═══ The records ═══

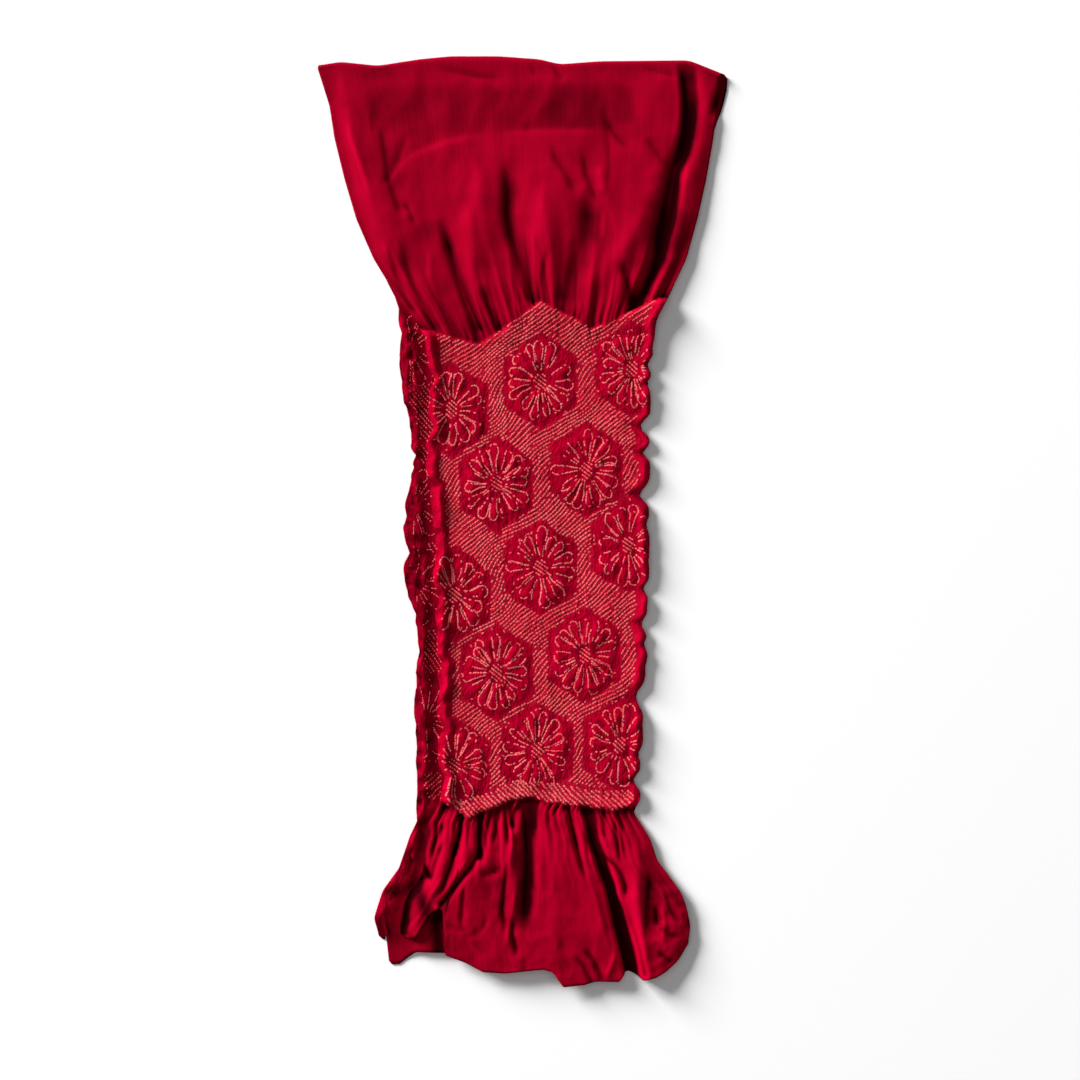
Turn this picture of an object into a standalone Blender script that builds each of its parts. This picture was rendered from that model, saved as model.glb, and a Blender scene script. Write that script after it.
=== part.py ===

═══
═══ The records ═══

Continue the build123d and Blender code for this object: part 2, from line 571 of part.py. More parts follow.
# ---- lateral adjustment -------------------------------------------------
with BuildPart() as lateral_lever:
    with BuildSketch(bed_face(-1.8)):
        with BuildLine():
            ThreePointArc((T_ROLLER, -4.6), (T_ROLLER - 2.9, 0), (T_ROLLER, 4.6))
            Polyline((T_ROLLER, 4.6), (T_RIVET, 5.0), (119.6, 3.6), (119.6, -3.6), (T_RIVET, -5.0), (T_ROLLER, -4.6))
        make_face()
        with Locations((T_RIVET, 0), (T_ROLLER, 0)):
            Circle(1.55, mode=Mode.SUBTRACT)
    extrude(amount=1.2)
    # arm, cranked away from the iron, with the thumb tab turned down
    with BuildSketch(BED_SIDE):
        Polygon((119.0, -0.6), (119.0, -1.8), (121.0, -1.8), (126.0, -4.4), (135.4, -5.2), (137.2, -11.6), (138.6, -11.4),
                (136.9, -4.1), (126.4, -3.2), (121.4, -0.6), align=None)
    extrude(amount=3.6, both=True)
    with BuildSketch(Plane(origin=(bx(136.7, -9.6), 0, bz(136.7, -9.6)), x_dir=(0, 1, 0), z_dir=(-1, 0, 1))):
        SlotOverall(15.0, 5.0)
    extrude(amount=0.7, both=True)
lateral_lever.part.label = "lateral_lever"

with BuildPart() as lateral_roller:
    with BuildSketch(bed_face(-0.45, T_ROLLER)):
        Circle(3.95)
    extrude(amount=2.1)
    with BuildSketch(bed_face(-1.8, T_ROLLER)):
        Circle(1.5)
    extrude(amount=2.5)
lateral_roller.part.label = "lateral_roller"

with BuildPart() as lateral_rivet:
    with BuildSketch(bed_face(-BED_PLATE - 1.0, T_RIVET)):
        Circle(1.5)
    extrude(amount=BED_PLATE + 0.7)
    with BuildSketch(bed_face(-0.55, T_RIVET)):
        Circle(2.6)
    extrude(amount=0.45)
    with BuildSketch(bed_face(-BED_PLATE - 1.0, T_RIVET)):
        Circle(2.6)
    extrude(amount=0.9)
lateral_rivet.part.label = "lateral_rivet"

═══

Problem requirements >>
Report how many lines of the entries hold the word "this". Nothing else is needed.

Finished task >>
2